This contrasts with the last Zelda game, Skyward Sword for the Wii. While I was and am a big fan of that game, player freedom was not high on its list of objectives. The player was often forced down the one path available and if there was any confusion, the ever present Fi would forcibly point the player in the right direction. It was a good game despite that, but its hand holding greatly annoyed many people. So Nintendo fixed that.

ALBW is easily the most open Zelda game since the original. It respects the player. Unlike the vast majority of games these days it lets players find their way their own. There are hints to be found but never are they forced on the player. It is surprisingly refreshing. It is just easy to play. By the time I had but two hours in on this game, I had a full complement of tools and was ready to solve any puzzle and find any secret.

It helps that the game plays buttery smooth. Link speeds through the world. Everything moves effortlessly at a lightning pace. Trying to play, for instance, Oracle of Seasons after playing this shows just how pokey those old handheld games were. The graphics may be in an ugly style, they try too hard to echo LttP’s look, but they are well composed. And the music is par for the series as far as excellence goes.

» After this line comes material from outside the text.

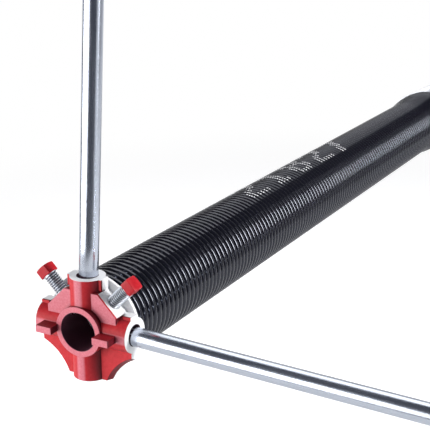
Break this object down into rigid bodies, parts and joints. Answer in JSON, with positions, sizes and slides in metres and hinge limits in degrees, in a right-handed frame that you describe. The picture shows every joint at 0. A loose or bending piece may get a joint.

A Link Between Worlds really highlights the best of Nintendo. It shows players the past and why Nintendo was great, then does something completely new for the series. The past is a framework that colors players expectations. It is a familiar backdrop for Nintendo to experiment with. Creating a freeform Zelda in a new version of Hyrule is more risky than exploding long held gameplay conceits in the guise of a sequel to what is maybe the most popular game in the series. Between this and Super Mario 3D World, Nintendo has shown that they still have the magic that made their golden reputation.

Still a Super Mario World

Super Mario 3D World was the best game to come out last year. There was some fierce competition, most of it from Nintendo themselves. A Link Between Worlds was great and The Wonderful 101 was something special. Still, 3D World was better. At this point, excellence is so routine to the Mario series it is expected. Somehow, Super Mario 3D World still surprises with it quality.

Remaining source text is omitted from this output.